Perhaps some personal counselling would help you to unravel your issues. The isolation of your situation may be making it feel hopeless. Are you able to take a break on your own to clear your head? It might make your husband take notice.

Mirabai · 30/10/2022 12:10

Rockpaintedglitter · 29/10/2022 19:01

I agree being a sahm must work for some people but personally I found it boring, relentless and thankless. I expect my children got something from it but for me it was pretty grim. However they’d have probably been ok in childcare too, most of my friend’s children were and there’s no noticeable difference between my children or their children.
I am 36 now so headed towards where people will start to discount me because of my age. I agree that experience counts for more than qualifications and when I was applying for jobs after having had some time out I aimed ‘low.’ I don’t think having been a sahm is if any value in the workplace so it was like starting again but worse, as my qualifications weren’t as recent and I was older.

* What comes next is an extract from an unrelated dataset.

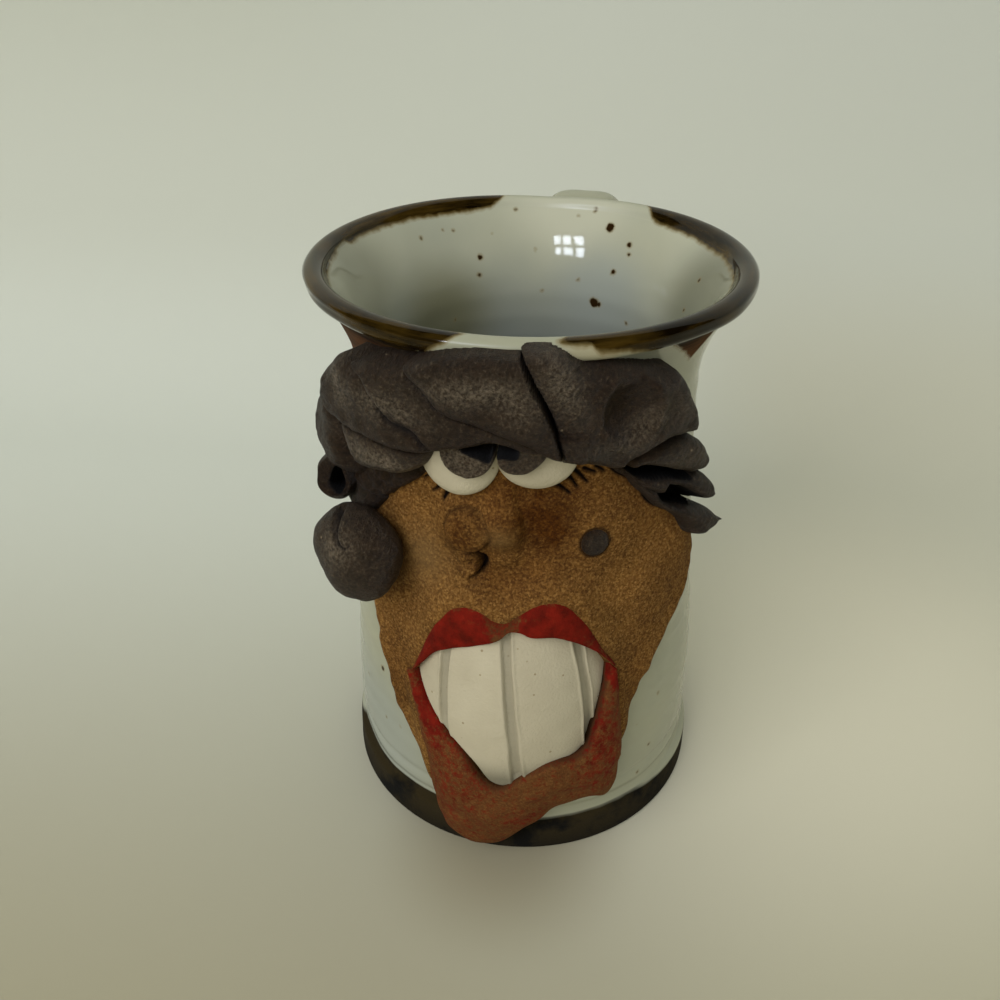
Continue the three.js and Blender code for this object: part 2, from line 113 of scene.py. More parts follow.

It would make it easier for me if DH were better and part of why I ended up a sahm was because he was barely around and I couldn’t cope with managing two tiny children and working full time. It’s a bit easier now they are at school and slightly more independent.

At 36 you’re still relatively young. It may be that ‘aiming low’ didn’t help. A friend of mine just went back into finance after 15 years as a SAHM. She went to a head hunter that specialises in getting women back into the workplace after kids and aimed high.

You haven’t responded to any comments addressing your DH and his lack of input. Is there a reason for this? It’s a key factor in your FT work.